The task: Here are some records; copy every line that holds the word "rigid".

..............................

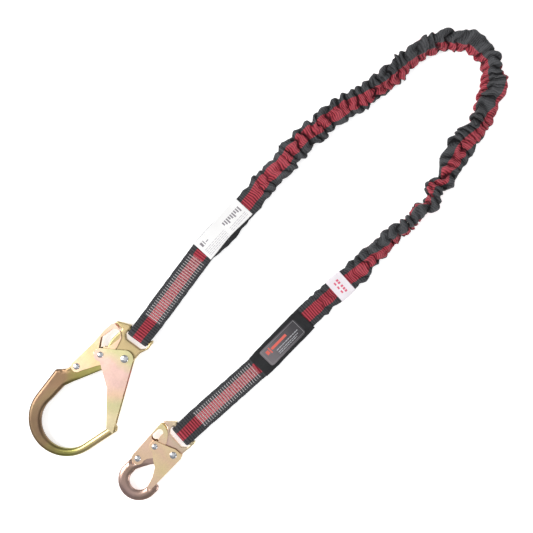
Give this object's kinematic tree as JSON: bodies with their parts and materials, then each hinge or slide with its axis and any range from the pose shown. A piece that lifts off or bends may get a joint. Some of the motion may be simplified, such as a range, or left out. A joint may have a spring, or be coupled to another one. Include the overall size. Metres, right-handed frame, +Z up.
{
  "type": "shock absorbing lanyard",
  "caption": "Shock absorbing lanyard: stretch webbing with a tear-out core, sewn ends, labels, a large rebar hook and a small double-locking snap hook with sprung gates.",
  "frame": {"origin": "on the floor, under the centre of the bounding box of the lanyard as it lies", "axes": "+Z up from the floor; +X from the two hooks towards the bend of the long U; +Y towards the leg with the rebar hook"},
  "size_m": [0.9339, 0.2463, 0.0403],
  "materials": {
    "webbing": "charcoal woven polyester with a red stripe",
    "core": "undyed woven strap",
    "elastic": "covered rubber elastic",
    "thread": "light grey polyester thread",
    "label_white": "matte coated label stock",
    "label_black": "black nylon cloth",
    "sleeve": "black nylon cloth",
    "patch": "glossy dark vinyl",
    "band": "matte white tape",
    "rebar_zinc": "yellow zinc plate with a rainbow sheen",
    "snap_zinc": "yellow zinc plate with a pink sheen",
    "rivet_steel": "bright zinc plate",
    "spring_steel": "oiled spring wire"
  },
  "bodies": {
    "webbing": {"stretch_jacket": "webbing", "core_strap": "core", "elastic_strap": "elastic", "rebar_end_loop": "webbing", "snap_end_loop": "webbing", "rebar_end_stitching": "thread", "snap_end_stitching": "thread", "warning_label": "label_white", "label_backing": "label_black", "label_sleeve": "sleeve", "sleeve_patch": "patch", "inspection_band": "band"},
    "rebar_hook": {"rebar_hook_body": "rebar_zinc", "rebar_gate_rivet": "rivet_steel", "rebar_lever_rivet": "rivet_steel"},
    "rebar_gate_unit": {"rebar_gate": "rebar_zinc", "rebar_catch_pin": "rivet_steel", "rebar_gate_spring": "spring_steel"},
    "rebar_lock_unit": {"rebar_lock_lever": "rebar_zinc", "rebar_lever_spring": "spring_steel"},
    "snap_hook": {"snap_hook_body": "snap_zinc", "snap_gate_rivet": "rivet_steel", "snap_lever_rivet": "rivet_steel"},
    "snap_gate_unit": {"snap_gate": "snap_zinc", "snap_catch_pin": "rivet_steel", "snap_gate_spring": "spring_steel"},
    "snap_lock_unit": {"snap_lock_lever": "snap_zinc", "snap_lever_spring": "spring_steel"}
  },
  "joints": [
    {"name": "rebar_hook_swing", "type": "hinge", "parent": "webbing", "child": "rebar_hook", "pos_m": [-0.237, 0.068, 0.01135], "axis": [0.1478, -0.989, 0], "range_deg": [-100, 100]},
    {"name": "rebar_gate_open", "type": "hinge", "parent": "rebar_hook", "child": "rebar_gate_unit", "pos_m": [-0.27718, 0.05947, 0.01135], "axis": [0, 0, -1], "range_deg": [0, 32], "stiffness_Nm_per_rad": 0.5, "springref_deg": -34.38},
    {"name": "rebar_lever_squeeze", "type": "hinge", "parent": "rebar_hook", "child": "rebar_lock_unit", "pos_m": [-0.33842, 0.1039, 0.01135], "axis": [0, 0, -1], "range_deg": [0, 8], "stiffness_Nm_per_rad": 0.3, "springref_deg": -28.65},
    {"name": "snap_hook_swing", "type": "hinge", "parent": "webbing", "child": "snap_hook", "pos_m": [-0.297, -0.088, 0.01035], "axis": [-0.061, -0.9981, 0], "range_deg": [-100, 100]},
    {"name": "snap_gate_open", "type": "hinge", "parent": "snap_hook", "child": "snap_gate_unit", "pos_m": [-0.32983, -0.10003, 0.01035], "axis": [0, 0, -1], "range_deg": [0, 18], "stiffness_Nm_per_rad": 0.3, "springref_deg": -34.38},
    {"name": "snap_lever_squeeze", "type": "hinge", "parent": "snap_hook", "child": "snap_lock_unit", "pos_m": [-0.37307, -0.0646, 0.01035], "axis": [0, 0, -1], "range_deg": [0, 6], "stiffness_Nm_per_rad": 0.2, "springref_deg": -28.65}
  ],
  "couplings": [
    {"joint": "rebar_lever_squeeze", "follows": "rebar_gate_open", "ratio": 0.25},
    {"joint": "snap_lever_squeeze", "follows": "snap_gate_open", "ratio": 0.3333}
  ]
}
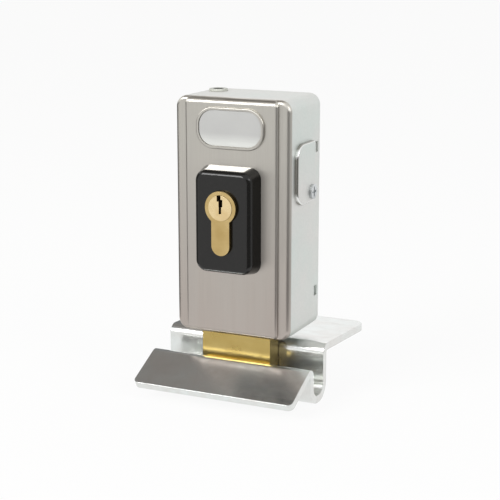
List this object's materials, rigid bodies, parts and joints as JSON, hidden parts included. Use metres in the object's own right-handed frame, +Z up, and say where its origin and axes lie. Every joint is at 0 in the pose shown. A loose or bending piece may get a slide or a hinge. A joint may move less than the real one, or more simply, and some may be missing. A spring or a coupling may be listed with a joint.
{
  "type": "electric gate lock",
  "caption": "Surface electric lock for a swing gate, with a key cylinder, a vertical drop bolt, a hidden solenoid and a floor strike.",
  "frame": {"origin": "middle of the rear mounting face, at the centre of the four gate fixing holes", "axes": "+X right as seen from the front, +Y to the rear into the gate leaf, +Z up; the cylinder faces -Y"},
  "size_m": [0.09, 0.1037, 0.1574],
  "materials": {
    "zinc_sheet": "pale zinc plated sheet",
    "stainless_sheet": "vertically brushed stainless steel",
    "label_sheet": "satin anodised",
    "black_gloss": "gloss black",
    "brass": "machined, lightly polished",
    "nickel_brass": "turned, satin",
    "zinc_steel": "bright zinc",
    "spring_steel": "drawn wire",
    "nylon": "natural nylon",
    "copper_winding": "enamelled copper wire",
    "black_plastic": "glass filled plastic",
    "grey_plastic": "moulded plastic",
    "grey_rubber": "pale grey soft rubber",
    "strike_steel": "bright zinc plated plate"
  },
  "bodies": {
    "lock_case": {"back_box": "zinc_sheet", "back_plate": "zinc_sheet", "front_cover": "stainless_sheet", "name_plate": "label_sheet", "escutcheon": "black_gloss", "escutcheon_screws": "zinc_steel", "cylinder_body": "brass", "cylinder_screw": "zinc_steel", "bolt_guide": "nylon", "spring_bridge": "zinc_sheet", "spring_pins": "zinc_steel", "bolt_springs": "spring_steel", "lever_pivot": "zinc_steel", "solenoid_frame": "zinc_sheet", "solenoid_bobbin": "black_plastic", "solenoid_coil": "copper_winding", "terminal_block": "grey_plastic", "terminal_screws": "zinc_steel", "cable_grommet": "grey_rubber", "side_plate": "zinc_sheet", "side_screw": "zinc_steel", "cover_screws": "zinc_steel", "floor_strike": "strike_steel"},
    "bolt_group": {"bolt": "brass", "bolt_rivets": "zinc_steel", "lift_plate": "zinc_steel", "lift_pin": "zinc_steel"},
    "key_group": {"cylinder_plug": "nickel_brass", "cylinder_cam": "zinc_steel"},
    "lever_group": {"lever": "zinc_steel"},
    "plunger_group": {"plunger": "zinc_steel", "plunger_pin": "zinc_steel"}
  },
  "joints": [
    {"name": "bolt_slide", "type": "slide", "parent": "lock_case", "child": "bolt_group", "axis": [0, 0, 1], "range_m": [0, 0.014], "stiffness_N_per_m": 350, "springref_m": -0.01, "deforming": ["bolt_springs"]},
    {"name": "plug_turn", "type": "hinge", "parent": "lock_case", "child": "key_group", "pos_m": [0, -0.0237, 0.008], "axis": [0, -1, 0], "range_deg": [0, 77.1]},
    {"name": "lever_turn", "type": "hinge", "parent": "lock_case", "child": "lever_group", "pos_m": [-0.014, -0.009, 0.011], "axis": [0, -1, 0], "range_deg": [0, 23.97]},
    {"name": "plunger_slide", "type": "slide", "parent": "lock_case", "child": "plunger_group", "axis": [0, 0, 1], "range_m": [0, 0.00701]}
  ],
  "couplings": [
    {"joint": "plug_turn", "follows": "bolt_slide", "rad_per_m": 96},
    {"joint": "lever_turn", "follows": "bolt_slide", "rad_per_m": 29.86},
    {"joint": "plunger_slide", "follows": "bolt_slide", "ratio": 0.5}
  ]
}
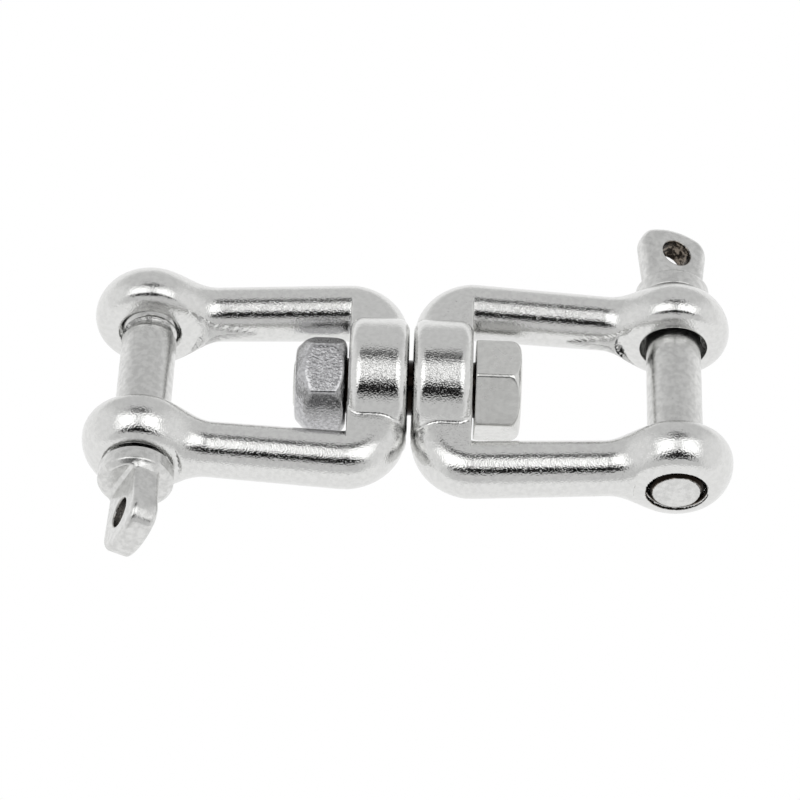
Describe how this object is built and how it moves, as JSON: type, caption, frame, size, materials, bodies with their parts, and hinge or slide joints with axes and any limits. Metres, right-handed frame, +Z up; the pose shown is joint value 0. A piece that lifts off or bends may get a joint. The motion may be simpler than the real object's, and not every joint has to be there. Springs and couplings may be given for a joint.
{
  "type": "anchor swivel",
  "caption": "Jaw-and-jaw anchor swivel for 8 mm chain: two cast jaws turning on a bolt and nut, each closed by a screw pin with an eyed tongue.",
  "frame": {"origin": "on the swivel bolt's axis, midway between the crowns of the two jaws", "axes": "+X along the swivel bolt towards the bolt's head and the right jaw's mouth, +Y along the right clevis pin towards its eyed head, +Z up, square to the right jaw"},
  "size_m": [0.093, 0.0616, 0.02],
  "materials": {
    "jaw_steel": "cast stainless steel, electropolished, bright, with a fine cast grain",
    "pin_steel": "turned and forged stainless steel, barrel-polished",
    "bolt_steel": "machined stainless hexagon bolt, satin",
    "nut_steel": "cast stainless nut, tumbled, finely pitted"
  },
  "bodies": {
    "right_jaw": {"right_jaw": "jaw_steel"},
    "left_jaw": {"left_jaw": "jaw_steel"},
    "swivel_bolt": {"swivel_bolt": "bolt_steel", "swivel_nut": "nut_steel"},
    "right_clevis_pin": {"right_clevis_pin": "pin_steel"},
    "left_clevis_pin": {"left_clevis_pin": "pin_steel"}
  },
  "joints": [
    {"name": "swivel_turn", "type": "hinge", "parent": "right_jaw", "child": "left_jaw", "pos_m": [0, 0, 0], "axis": [1, 0, 0], "continuous": true},
    {"name": "bolt_spin", "type": "hinge", "parent": "right_jaw", "child": "swivel_bolt", "pos_m": [0, 0, 0], "axis": [1, 0, 0], "continuous": true},
    {"name": "right_pin_draw", "type": "slide", "parent": "right_jaw", "child": "right_clevis_pin", "axis": [0, 1, 0], "range_m": [0, 0.06]},
    {"name": "left_pin_draw", "type": "slide", "parent": "left_jaw", "child": "left_clevis_pin", "axis": [0, -0.9968, 0.0802], "range_m": [0, 0.06]}
  ]
}
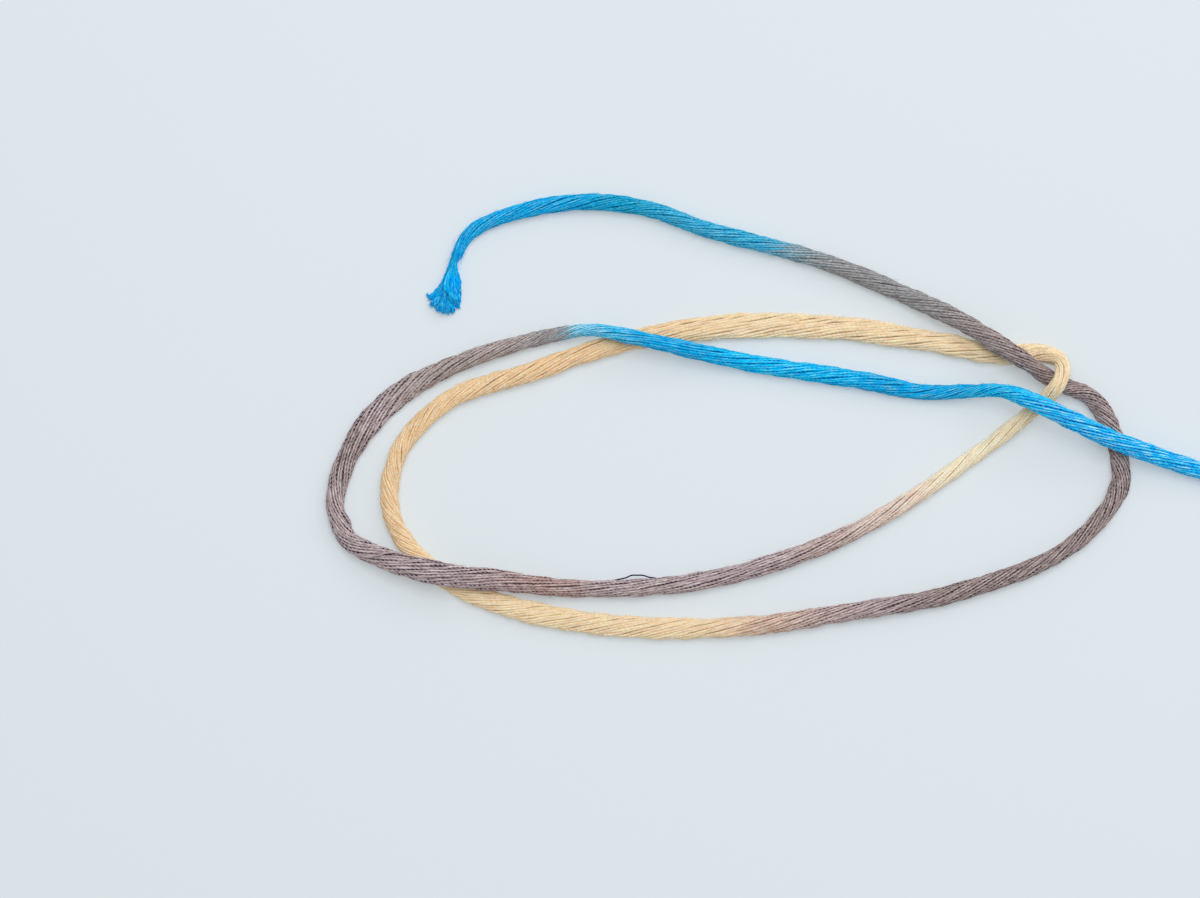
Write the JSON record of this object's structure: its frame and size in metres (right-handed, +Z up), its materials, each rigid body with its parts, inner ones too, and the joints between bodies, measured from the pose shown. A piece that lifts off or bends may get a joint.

..............................

Reply:
List this object's materials, rigid bodies, parts and joints as JSON, hidden parts included. Use metres in the object's own right-handed frame, +Z up, and say where its origin and axes lie. Every joint is at 0 in the pose shown. A loose or bending piece may get a slide or a hinge. A joint may move less than the real one, or more simply, and some may be missing. A spring or a coupling may be listed with a joint.
Write the JSON record of this object's structure: its frame and size in metres (right-handed, +Z up), its materials, each rigid body with its parts, inner ones too, and the joints between bodies, measured from the pose shown. A piece that lifts off or bends may get a joint.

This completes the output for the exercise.